A reactive molecular dynamics simulation study on corrosion behaviors of carbon steel in salt spray

Abstract

Corrosion behaviors, charge distribution, and oxide growth mechanisms of carbon steel have been studied by using reactive molecular dynamics simulations. The corrosion kinetics of carbon steel with a carbon content of 0.1% has been investigated in the 35‰ salinity salt spray with different densities of 1.03, 0.52, and 0.10 g/ml at different temperatures, respectively. The results show that the corrosion is massive in normal density (1.03 g/ml) salt spray system and pitting in dilute density (0.52 g/ml and 0.10 g/ml) salt spray systems. Iron crystal lattice defects on the carbon steel surface will arouse O, H, and Cl particles in the salt spray to migrate inward, causing deep oxidation. The density of salt spray is found to take a dominant position in the carbon steel corrosion.
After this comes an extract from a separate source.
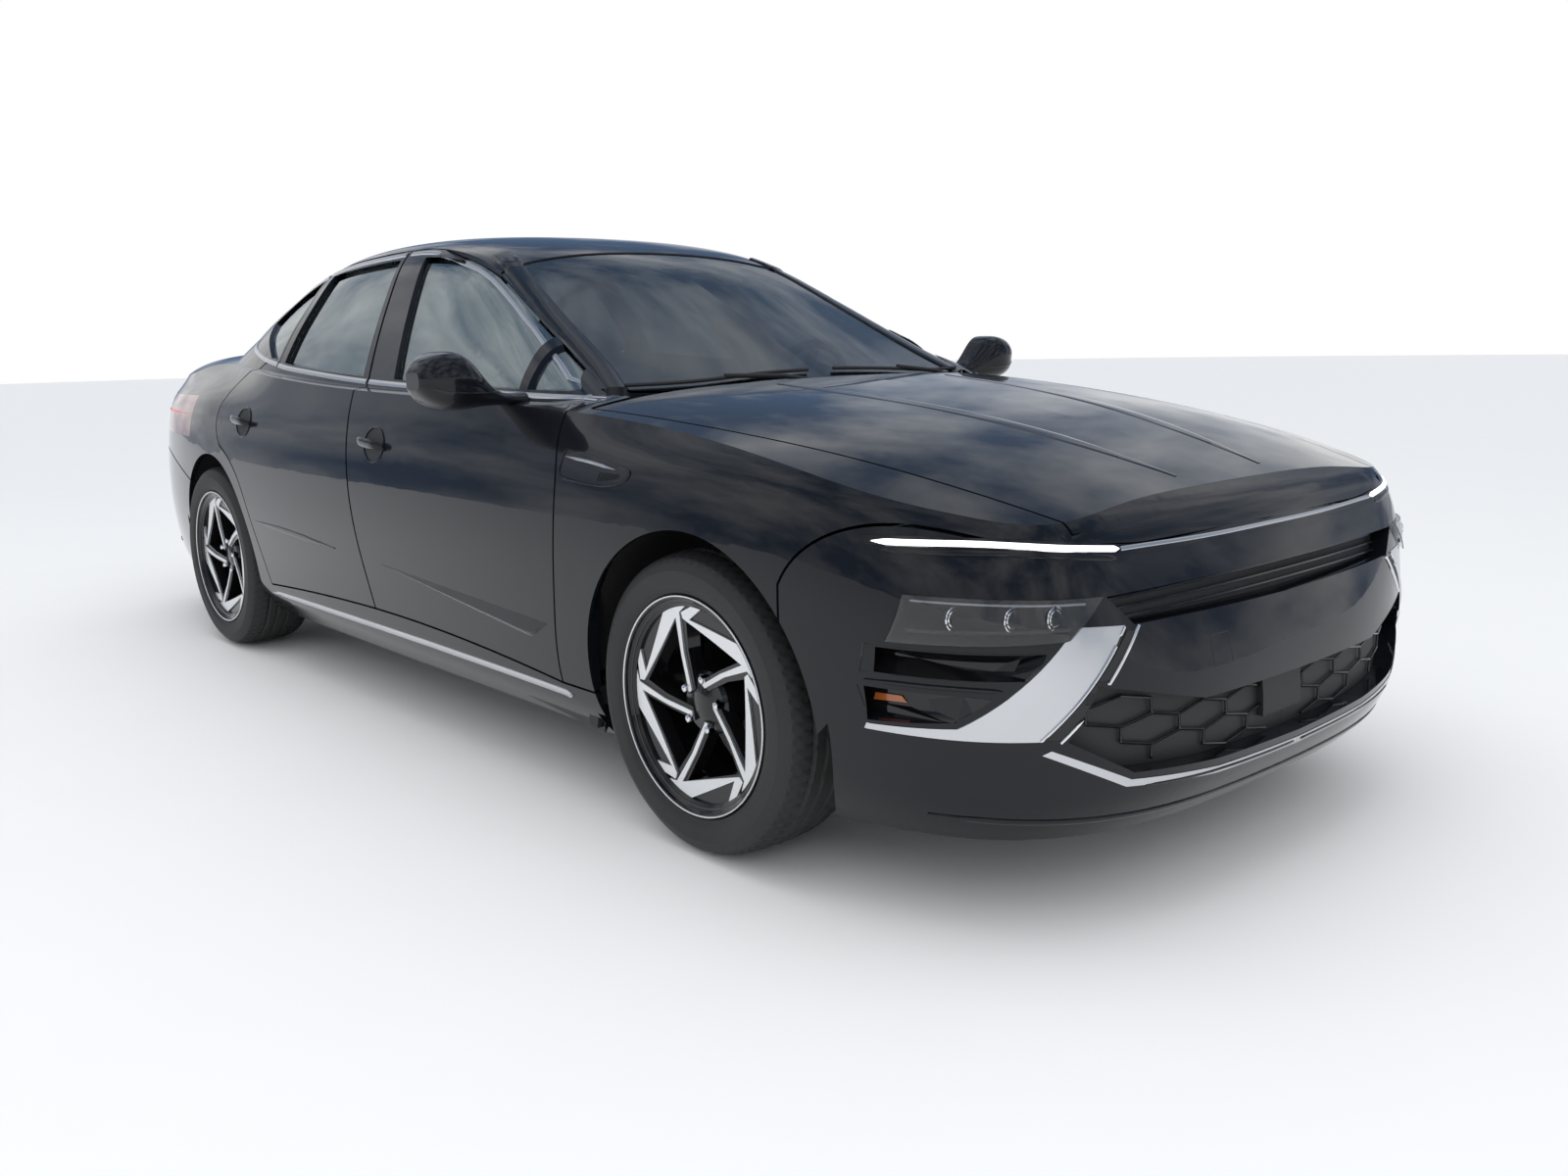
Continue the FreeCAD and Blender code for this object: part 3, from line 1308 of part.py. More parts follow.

Therefore, the influence of temperature on oxidation kinetics in normal density salt spray is much greater compared to dilute density. In addition, the “decarburization” phenomenon of carbon steel has been observed and verified that the carbon content in the decarburized layer continues to decrease as the oxidation deepens. In the long-term simulation of the 1.03 g/ml salt spray system, the oxide growth and corrosion behavior are found to occur mainly before 600 ps, and the corrosion rate at this time is determined by the chemical reaction rate. After 600 ps, the corrosion rate depends on the electron diffusion rate. Furthermore, the activation energy is calculated to estimate the oxidizing property of different salt spray systems by fitting the consumption rate of water molecules into Arrhenius equation. When the concentration of salt spray decreases, the activation barrier tends to increase and the oxidizing ability of salt spray becomes weaker.